Python Forum
Grouping and sum of a list of objects - Printable Version

+- Python Forum (https://python-forum.io)
+-- Forum: Python Coding (https://python-forum.io/forum-7.html)
+--- Forum: General Coding Help (https://python-forum.io/forum-8.html)
+--- Thread: Grouping and sum of a list of objects (/thread-35338.html)

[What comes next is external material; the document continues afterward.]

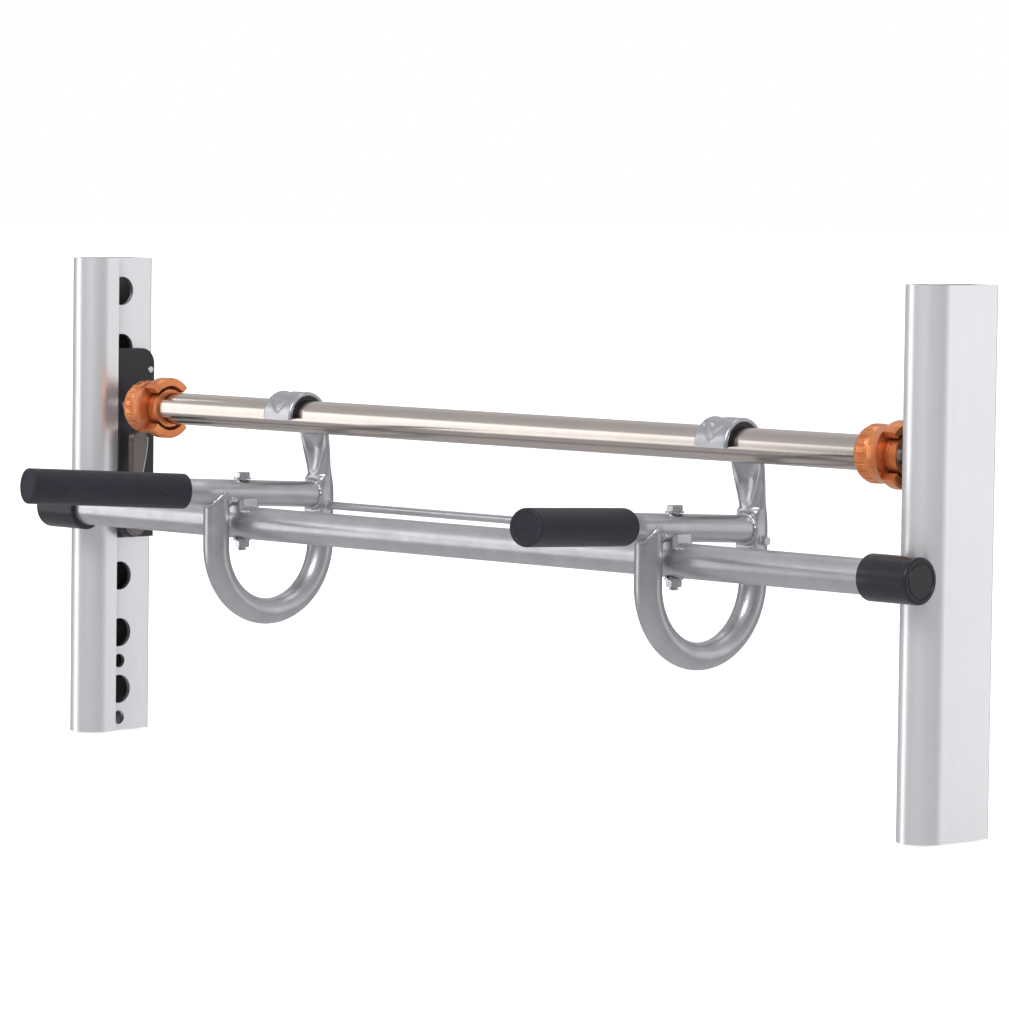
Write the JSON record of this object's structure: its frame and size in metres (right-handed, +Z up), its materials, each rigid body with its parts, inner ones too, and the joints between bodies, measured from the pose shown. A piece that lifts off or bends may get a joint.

Grouping and sum of a list of objects - Otbredbaron - Oct-21-2021

Hi,

I have a list of objects with certain attributes: I would like to group them and then calculate the sum of one of their attributes.
I'll try to explain better with an example:


from itertools import groupby
from dataclasses import dataclass

@dataclass
class Mine():
    number: int
    material: str
    production: float
    um: str     # Unit of measure
    activity: bool

@dataclass 
class Total_Production():
    material: str
    tot_production: float
    um: str     # Unit of measure

def by_material(p):
    return p.material
    
def sum_by_material(mines):
    grouped_prods = []
    for key, group in groupby(sorted(mines, key=by_material), by_material):
        tot = 0
        for g in group:
            tot += g.production 
        grouped_prods.append(Total_Production(key, tot, g.um))
    return grouped_prods
This works fine, but I would like to calculate the sum using the relevant built-in function or in general to look for better ideas, I tried to write something like this:

def sum_by_material(mines):
    grouped_prods = []
    for key, group in groupby(sorted(mines, key=by_material), by_material):
        tot = sum(g.production for g in group)
        grouped_prods.append(Total_Production(key, tot, ???))
    return grouped_prods
But of course I lose the information about the unit of measure and I don't know how to add it.


Thank you in advance


RE: Grouping and sum of a list of objects - Gribouillis - Oct-23-2021

If you are ready to import the well known more_itertools library, you could write
from more_itertools import spy

def sum_by_material(mines):
    grouped_prods = []
    for key, group in groupby(sorted(mines, key=by_material), by_material):
        (mine,), group = spy(group)
        tot = sum(g.production for g in group)
        grouped_prods.append(Total_Production(key, tot, mine.um))
    return grouped_prods
Note that your code assumes that all the mines with a given material use the same unit of measure.

You could also do this, without additional library
def sum_by_material(mines):
    grouped_prods = []
    for key, group in groupby(sorted(mines, key=by_material), by_material):
        mine = next(group)
        tot = sum((g.production for g in group), mine.production)
        grouped_prods.append(Total_Production(key, tot, mine.um))
    return grouped_prods